DNA is known for its genetic functions, but since the early 1990s, its chemical functions have been gradually discovered such as molecular recognition and catalysis. These chemical functions make it possible for using DNA as biosensors. Compared to proteins such as enzymes and antibodies, DNA is more stable, more cost-effective and easier to modify. In addition, DNA has programmable structures making it very versatile for biosensor design. To signaling the molecular recognition events of DNA, various methods have been developed, and in this talk we will focus on colorimetric sensors. Gold nanoparticles have been commonly used as color labels because of their extremely high extinction coefficients and distance-dependent color. Conjugation of DNA to gold nanoparticles can convert the molecular recognition events of DNA to colorimetric signals. I will cover examples of isolating the DNA sequences that can recognize different metal ions, and the other two lab members will talk about specific examples on biochemical characterization and bioconjugation to gold nanoparticles.

"In vitro selection and characterization of a sodium-dependent DNAzyme" - Lingzi Ma

Abstract

Sodium is the one of the most abundant metal ions in biology. The interaction between Na⁺ and biomolecules is often considered as non-specific. Recently, a Na⁺-specific DNAzyme, NaA43, was reported to catalyze the RNA cleavage reaction with an apparent dissociation constant (K_d) of ~70 mM Na⁺. Later activity studies revealed a Na⁺-binding loop in the NaA43 DNAzyme which contributes to its Na selectivity. In our lab, a similar DNA sequence (NaH1) was isolated from our in vitro selection process which also contains the Na⁺-binding loop and only differs from NaA43 at two nucleotides. Interestingly, NaH1 presents a distinct pH preference compared to NaA43 with its highest activity at around pH 5, while NaA43 prefers a higher pH around 7. Meanwhile, NaH1 exhibits a faster cleavage rate especially at relatively low Na⁺ concentrations (below 10 mM) with an apparent K_d of 12.0 ± 1.6 mM. The excellent selectivity toward Na⁺ over other monovalent ions is still preserved in NaH1. Further biochemical study revealed a general acid catalysis in the NaH1, while a general base catalysis in NaA43. This is an interesting example where single point mutations can change the mechanism of cleavage from general base to general acid, and it can also explain this Na⁺-dependent DNAzyme scaffold sensitive to a broad range of metal ions and molecules.

"Attaching DNA to gold nanoparticles" - Biwu Liu

Abstract

DNA as a powerful affinity agent has been used in constructing biosensors towards metal ions, small molecules, proteins, and even whole cells.

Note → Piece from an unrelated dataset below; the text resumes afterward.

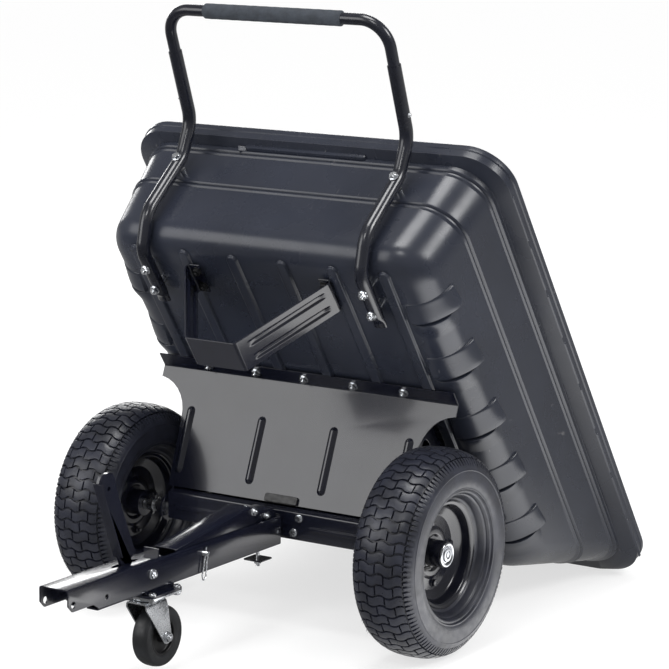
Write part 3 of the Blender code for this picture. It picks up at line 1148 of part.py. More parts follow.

The emerging nanotechnology has provided various signaling strategies to DNA-target recognition process. To achieve a reliable DNA biosensor with high sensitivity, selectivity, and robustness, a critical step is to conjugate the recognition component (i.e. DNA) with nanomaterials. In this talk, colloidal gold nanoparticles will be used as an example to illustrate the capability of nanotechnology in transducing the targeting process of DNA. Our efforts in understanding and controlling the DNA-nano interfaces will be discussed. The major challenge in conjugating DNA with AuNPs is to control the DNA density, conformation, and functionality as well as the colloidal stability of AuNPs. The traditional method relied on the time-consuming “salt-aging” process, which also resulted in non-specific DNA adsorption on AuNPs. By modulating the buffer pH, anions, or temperature, we show that high DNA density can be achieved much faster. Moreover, we revealed that the DNA conformation can be well maintained by backfilling the AuNPs surface with certain anions. We hope our talk will give some useful thoughts in fabricating DNA-based biosensors.